【发布时间】:2014-05-11 17:34:33
【问题描述】:
我正在创建一个添加朋友系统,以便人们可以通过他们的个人资料相互关注。我还没有做造型,这是纯粹的功能。我的问题如下:“发送邀请”按钮一直显示,即使邀请已经发送。老实说,我不知道为什么。我在 phpmyadmin 中测试了查询,它工作正常。有 2 个用户的条目。
以下是查询:
$user_id = $_SESSION['user_id'];
//SEARCH THE USERNAME OF THE LOGGED IN USER
$stmt = $mysqli->prepare("SELECT username, email FROM members WHERE user_id = ? ");
$stmt->bind_param('s', $user_id);
$stmt->execute();
$stmt->store_result();
$stmt->bind_result($my_username, $my_email);
$stmt->fetch();
$stmt->close();
$username = safe($mysqli,$_GET["username"]);
//LOOK UP THE DETAILS OF THE USERNAME
$stmt = $mysqli->prepare("SELECT user_id, email FROM members WHERE username = ? ");
$stmt->bind_param('s', $username);
$stmt->execute();
$stmt->store_result();
$stmt->bind_result($userid, $email);
$stmt->fetch();
$stmt->close();
//Sent invite <---IT KEEPS SAYING THIS EVENTHOUGH THERE'S AN ACTIVE ENTRY
$friendQuery1 = mysqli_query($myqsli,"SELECT * FROM friends WHERE friend_one = '$my_username' AND friend_two = '$username' AND invite_sent = 0 ");
//Invite sent, awaiting acceptance
$friendQuery2 = mysqli_query($myqsli,"SELECT * FROM friends WHERE friend_one = '$my_username' AND friend_two = '$username' AND invite_sent = 1 ");
//Invite accepted.

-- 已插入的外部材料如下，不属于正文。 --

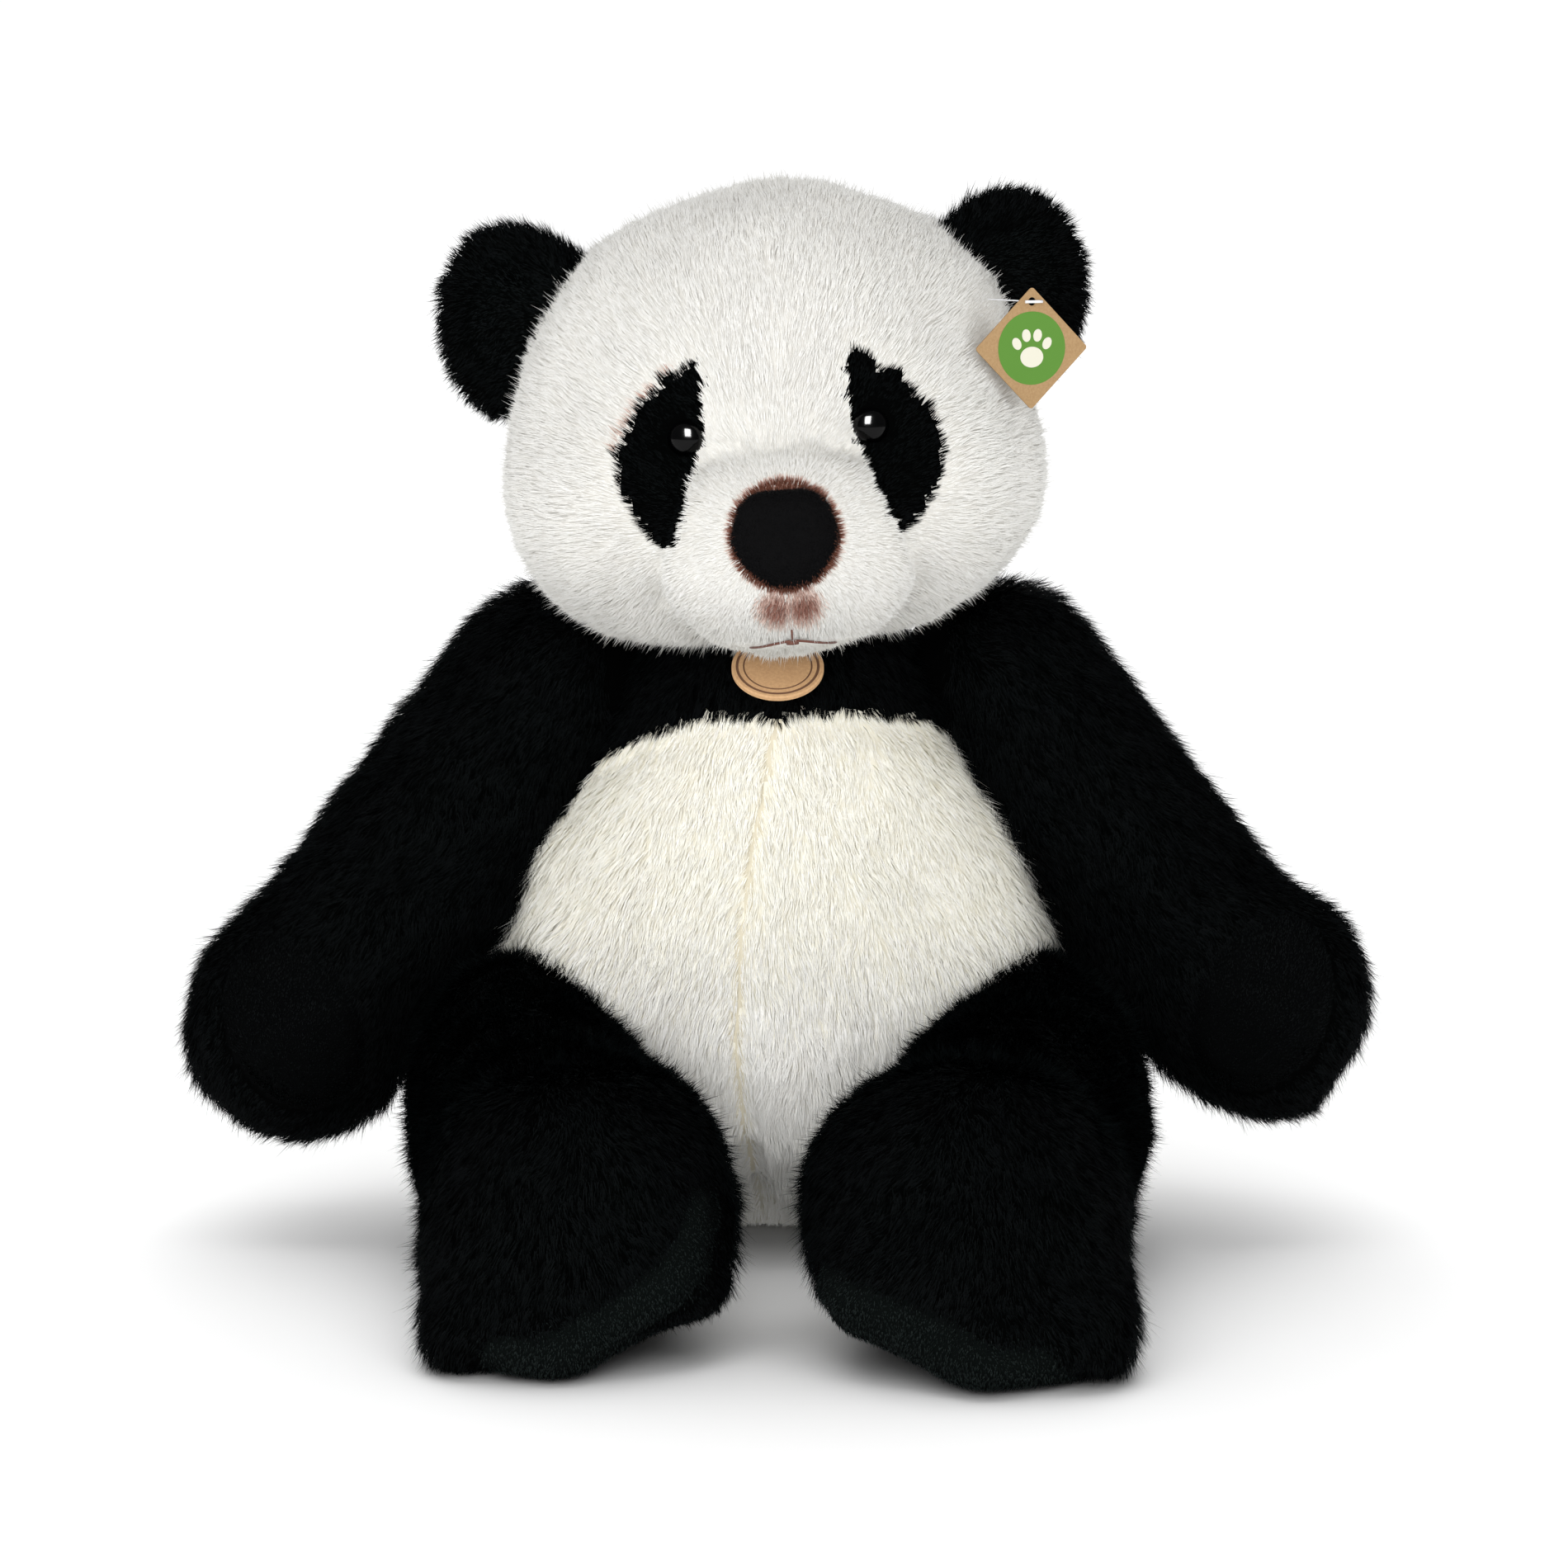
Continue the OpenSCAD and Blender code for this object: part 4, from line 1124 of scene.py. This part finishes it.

User is friends.
$friendQuery3 = mysqli_query($myqsli,"SELECT * FROM friends WHERE friend_one = '$my_username' AND friend_two = '$username' AND invite_accepted = 1 ");
这是html部分
<body>
DEBUG:
This is the profile page from <b><?php echo $username ?></b><br />
Emailadres: <b><?php echo $email ?></b><br />
<br />
<?php if (login_check($mysqli) == true) : ?>
<?php if (mysqli_num_rows($friendQuery1) == 0) {
echo '<div style="width: 150px; text-align:center; border:1px solid #cecece;">Add friend</div>';
}
if (mysqli_num_rows($friendQuery2) == 1) {
echo '<div style="width: 200px; text-align:center; border:1px solid #cecece;">Invite sent</div>';
}
if (mysqli_num_rows($friendQuery3) == 1) {
echo '<div style="width: 200px; text-align:center; border:1px solid #cecece;">Already Friends</div>';
}
?>
<br>
<br>
<br>
<b>CURRENT LOGGED IN USER: <?php echo $user_id ?> AKA USERNAME: <?php echo $my_username ?></b>
<?php endif; ?>
Bye.
</body>
所以基本上“添加朋友”按钮会一直显示,尽管有一个条目将邀请发送设置为“1”。这意味着它应该显示第二个查询,即“INVITE SENT”按钮。
我无法弄清楚这里有什么问题:')
编辑 #1 - SAFE() 函数
function safe($mysqli,$value) {
return mysqli_real_escape_string($mysqli,$value);
}
【问题讨论】:
-
你的
safe()方法是做什么的? -
我已经编辑了关于这个的帖子:)
-
尝试在您的 HTML 中将 '==' 替换为 '===' 以捕获任何返回 false 而不是零行的失败查询。
-
无关:如果您使用语句(很好!),请使用正确的类型。
user_id好像是一个int,所以不要用's',用'i'。 -
@Rudie 谢谢你的提示!我从昨天开始使用它们,所以我对它还很陌生!再次感谢您的反馈!